Les trois vins cités sont bien entendu excellents, mais tellement marqués par leur caractère propre que c’est dommage de ne pas les mettre en avant. Le consommateur qui lit le texte n'est pas informé d'autre chose que de la présence de "grands rieslings" . Si je peux me risquer à quelques notes plus détaillées, j'écrirais les commentaires suivants :

  • Le Saering 2007 de Schlumberger, issu d'un sol encore calcaire malgré l’érosion, mais reposant sur le socle gréseux de Guebwiller, affirme une verticalité remarquable dans l’acidité et dans la salinité, donnant un vin élégant et long, en parfaite harmonie sur des poissons de rivière, ou pour trancher dans le gras, sur un carpaccio de saint jacques au citron vert.
  • Le Brand 2007 de Zind-Humbrecht, issu des vieilles parcelles du lieu-dit Steinglitz, est parfaitement typique du secteur avec un équilibre aromatique floral et fruité et toute la puissance contenue de ce terroir granitique reposant sur un sous sol plus calcaire. Plus ample que le Saering, il conserve toutefois la finesse arômatique des vins de granit. Parfait sur des grenouilles, des escargots, des poissons de rivière en sauce, c’est un vin de gastronome facile à boire.
  • L’Eichberg 2007 de Paul Zinck, terroir délicat pour y faire mûrir régulièrement du riesling sans qu’il soit concentré par le botrytis, est plus régulier avec le gewurztraminer. Toutefois c’est là le miracle du millésime 2007 que d’arriver à produire un riesling mûr sans botrytis, donnant un vin sec à la fois profond et gras (malgré un élevage en cuve inox chez Zinck), qui conserve malgré tout des notes épicées. Un vin rare donc, à réserver aux poissons de mer (lotte, barbue, cabillaud) qui sauront équilibrer la force du vin pour créer des accords remarquables, maintenant ou dans 15 ans.

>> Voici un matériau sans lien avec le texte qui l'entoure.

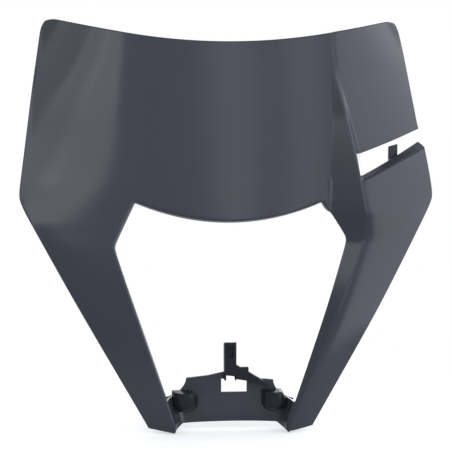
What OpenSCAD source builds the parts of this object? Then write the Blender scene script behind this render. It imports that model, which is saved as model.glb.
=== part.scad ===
// Headlight cowl of an off-road motorcycle: one thin moulded shell. Its plate leans back over
// the lamp, its two legs run down beside the lamp opening, and a bridge joins the legs low down.
// X is to the viewer's right, Y runs back from the front and Z is up. Sizes are in millimetres.

/* [Front outline] */
// Width across the hips, the widest place
hip_w = 292; // [270:1:310]
// Height of the sharp hip corner above the feet
hip_z = 158; // [145:1:170]
// Width between the sharp top corners
top_w = 268.5; // [240:1:290]
// Height of the top edge at its middle
top_mid_z = 271.5; // [255:1:290]
// Radius of the hollow top edge
top_arc_r = 415; // [300:5:700]
// Fillet radius at the two top corners
corner_r = 9.3; // [6:0.5:14]
// Width across the outer corners of the feet
foot_w = 116; // [104:1:124]
// Height of the outer corner of a foot above its tip
foot_rise = 3.5; // [1:0.5:6]
// Depth of the tips of the feet below the level that all heights are measured from
tip_drop = 1.7; // [0:0.1:3]

/* [Lamp opening] */
// Width between the sharp upper corners
opening_top_w = 132; // [115:1:140]
// Height of the opening's upper edge at its middle
opening_mid_z = 144.3; // [135:1:150]
// Radius of the opening's hanging upper edge
opening_arc_r = 161; // [130:1:300]
// Greatest width, between the sharp side corners
opening_w = 164; // [154:1:172]
// Height of the sharp side corner on the right
opening_corner_z = 132; // [124:1:138]
// Height of the blunter side corner on the left
left_corner_z = 128; // [122:1:134]
// Width at the level of the feet
opening_foot_w = 75; // [70:1:78]

/* [Depth] */
// Wall thickness of the shell
wall = 2.5; // [2:0.1:3.5]
// Height below which the legs stand upright
leg_knee_z = 86; // [70:1:100]
// Lean of the plate above the knee, as run back over rise
plate_lean = 0.27; // [0.15:0.01:0.4]
// How far the plate bows forward at its middle
plate_bow = 2.5; // [1:0.5:6]
// Height where the wings start to sweep further back
wing_knee_z = 180; // [170:1:200]
// Extra sweep of the wing's outer edge above that height
wing_sweep = 0.33; // [0.2:0.01:0.45]
// How far the outer edge lies behind the opening's edge
edge_back = 4; // [2:0.5:8]
// Slope of the facet that rises from the crease to the ridge
facet_tilt = 0.6; // [0.4:0.05:0.8]

/* [Crease and ridge] */
// Distance of each crease from the middle, at the top edge
crease_top_x = 75.5; // [70:0.5:80]
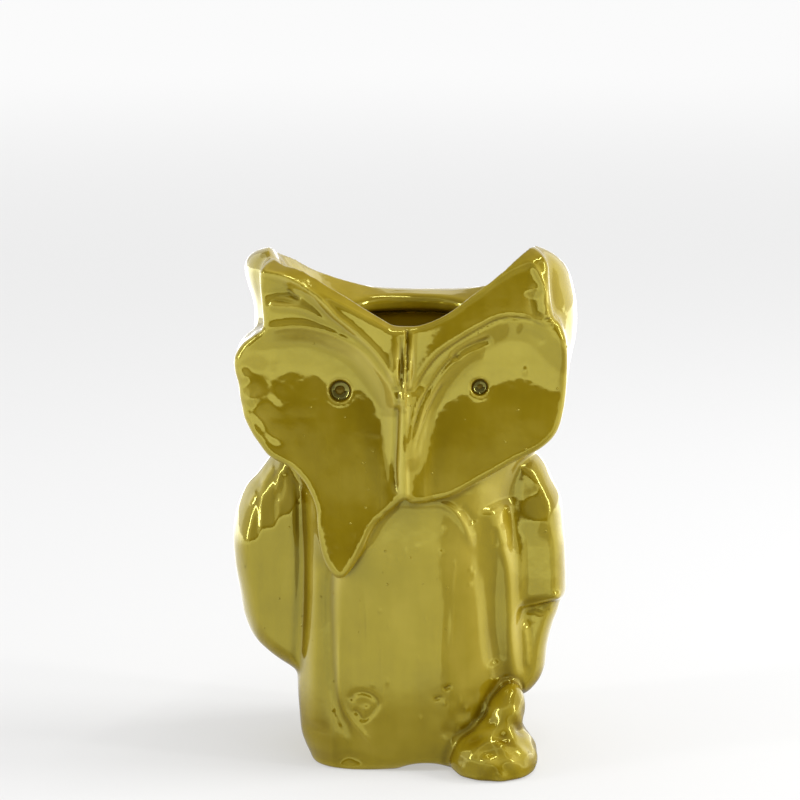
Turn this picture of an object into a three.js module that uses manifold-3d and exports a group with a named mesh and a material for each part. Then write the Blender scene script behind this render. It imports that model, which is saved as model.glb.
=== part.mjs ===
// An owl-shaped ceramic vase, 200 mm tall, as the clay elements that it is built up from.
// Millimetres, +Z up, the owl faces -Y, and it stands on Z = 0 with the origin under its middle.
// "left" is the side at -X and "right" the side at +X, as seen by someone who faces the owl.
//
// The hollow body vessel carries everything. The brows, discs, wings, legs, belly, feet and tail
// are pads of clay luted onto its outside, and the ears and the rim coil stand on its shoulder.

import * as THREE from "three";
import { LoftGeometry } from "three/addons/geometries/LoftGeometry.js";
import { mergeVertices } from "three/addons/utils/BufferGeometryUtils.js";
import Module from "manifold-3d";

const wasm = await Module();
wasm.setup();

// Driving dimensions.

const gap = 0.3; // luting gap between neighbouring elements
const wall = 6; // thickness of the vessel's wall
const floorThickness = 8;
const shoulderZ = 165; // top of the vessel, where the ears and the rim coil stand
const rimZ = 175.8; // top of the rim coil
const mouthX = 2.5;
const mouthY = -4;
const mouthRadius = 31;
const footRecessRadius = 27; // the underside is hollowed inside the foot ring
const footRecessDepth = 1.5;
const seatY = -12; // how far back the face pads run before the vessel cuts them

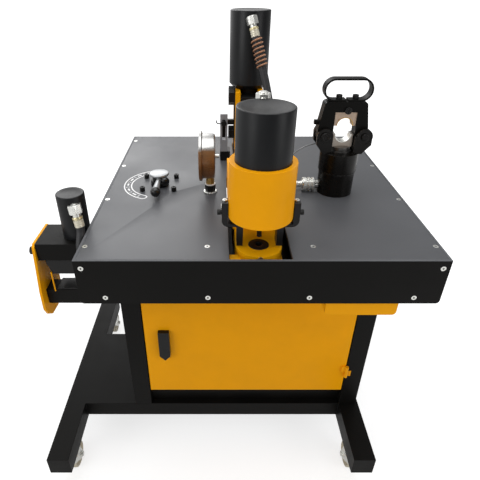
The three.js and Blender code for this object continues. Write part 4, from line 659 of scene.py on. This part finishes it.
fixings = Shape()
hole = place(PUNCH_X, PUNCH_Y - 48, 809.6)
fixings.lathe(
    [(0, -6), (2.9, -6), (2.9, 0.2), (2.3, 0.4), (hexagon(1.6), 0.4), (hexagon(1.6), -2), (0, -2.2)],
    hole, TO_FRONT, sides=36,
)
cap_screw(fixings, place(PUNCH_X - 52, -230.5, 766), LEFT, radius=4.2, height=3.6)
fixings.make("punch_base_screws", "zinc", bevel=0.15)
ring = Shape()
ring.lathe([(3.0, -0.8), (5.8, -0.8), (5.8, 0.9), (5.2, 1.4), (3.9, 1.4), (3.0, 0.6), (3.0, -0.8)], hole,
           TO_FRONT, sides=48)
ring.make("set_screw_ring", "brass", bevel=0)

LUG_REACH = 77
thumbs = Shape()
glints = Shape()
for way in (-1, 1):
    lug = place(PUNCH_X + way * LUG_REACH, PUNCH_Y, 891)
    knurl = ribbed(5.7, 0.5, 18)
    thumbs.lathe(
        [(0, 0), (3.2, 0), (3.2, 2.0), (5.0, 2.2), (knurl, 2.6), (knurl, 8.6), (4.8, 9.2), (0, 9.2)],
        lug, (way, 0, 0), sides=72,
    )
    glints.lathe(
        [(0, 0), (5.0, 0), (5.0, 2.4), (4.2, 3.3), (hexagon(2.2), 3.4), (hexagon(2.2), 1.6), (0, 1.4)],
        place(PUNCH_X + way * 71, PUNCH_Y, 916), UP, sides=36,
    )
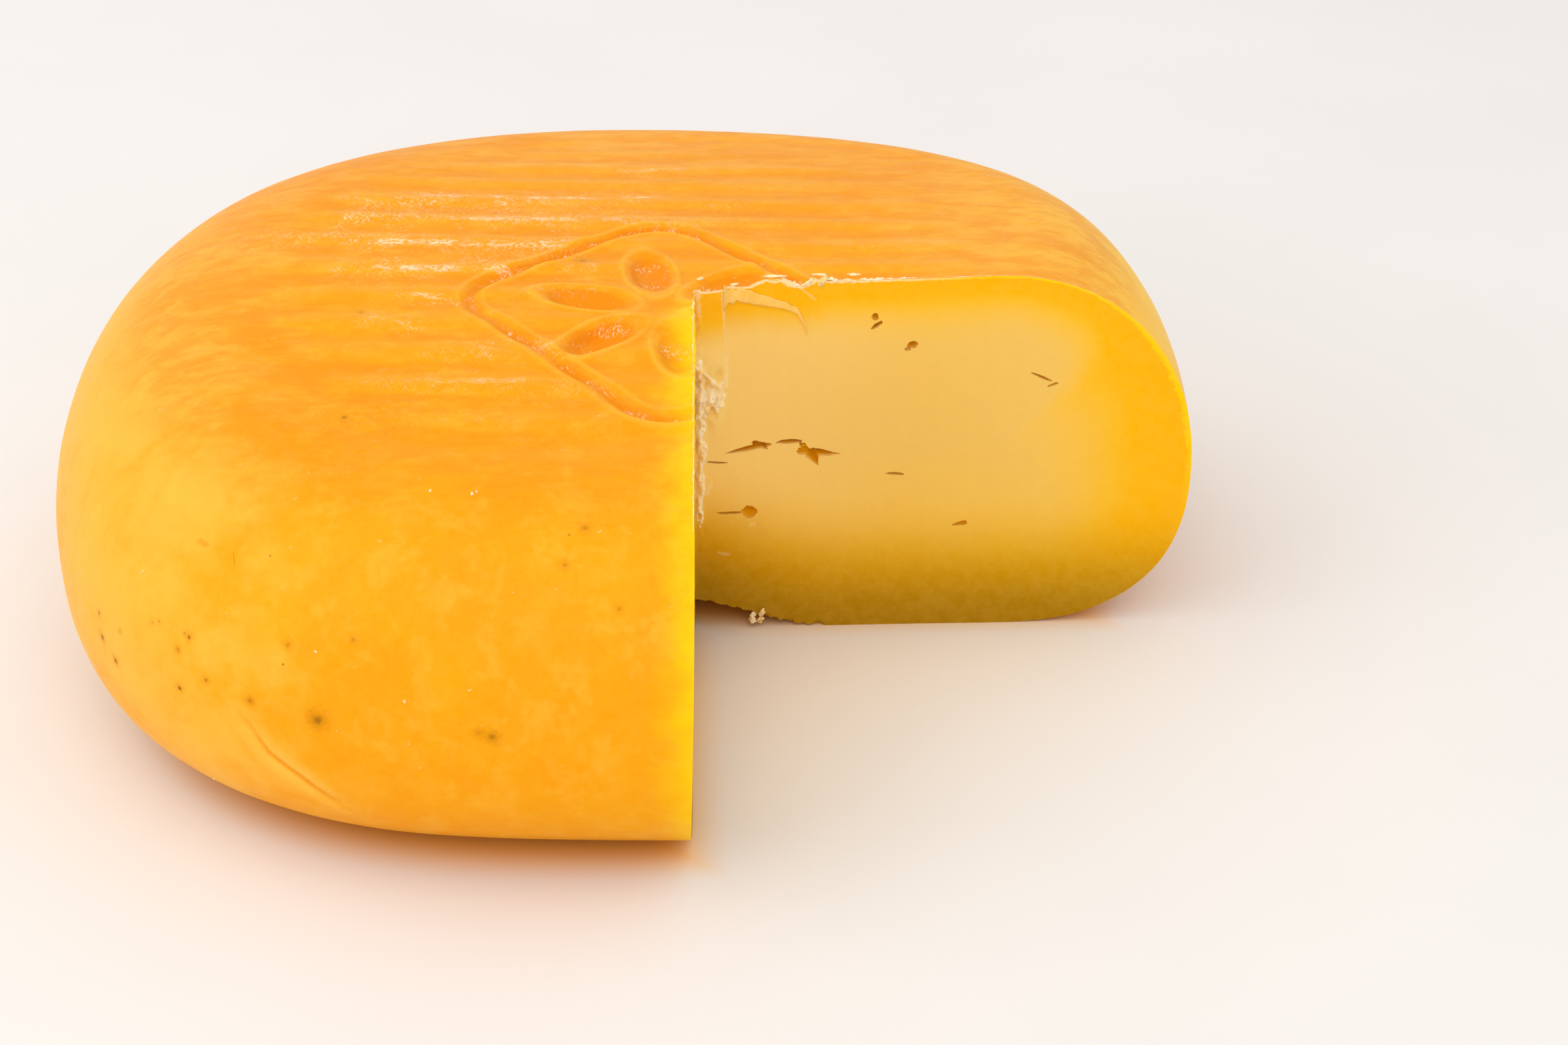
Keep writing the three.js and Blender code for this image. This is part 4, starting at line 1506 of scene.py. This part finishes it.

Bref, on peut y voir une interprétation personnelle des caractères de chaque cru, mais résumer ces trois vins à « selection of 3 great 2007 rieslings » doit être vraiment démoralisant pour les vignerons qui les ont produit. Tant que les grands crus se cantonneront dans leur rôle d’améliorateur de vin de cépage, au lieu de décliner d’une certaine manière un terroir particulier, personne ne fera attention au grand cru spécifique. Et au final le consommateur final ne verra rien de différent entre Riesling Grand Cru xyz, Riesling Jubilée, Riesling Comte d’Eguisheim ou Riesling Frederic-Emile pour reprendre les noms donnés aux cuvées haut de gamme chez nos trois producteurs négociants visible à l'étranger.

La faible appréhension de la complexité pedogéologique de la mosaïque des terroirs alsaciens par la presse du vin en général, et la presse anglo-saxonne en particulier, montre qu’il y a encore du travail à faire pour mettre en avant de la scène des grands vins du monde les vins issus des grands terroirs alsaciens – et les grands crus supposés les caractériser. Visiblement la perception de la presse reste ancrée sur celle du super vin de cépage. Une perception qui mettra du temps à évoluer, et qui va demander un sacré travail d’éducation. Changer la focalisation du consommateur pour que dans un Riesling Grand Cru Brand il voit d'abord un Brand et non un Riesling sera une lourde tâche.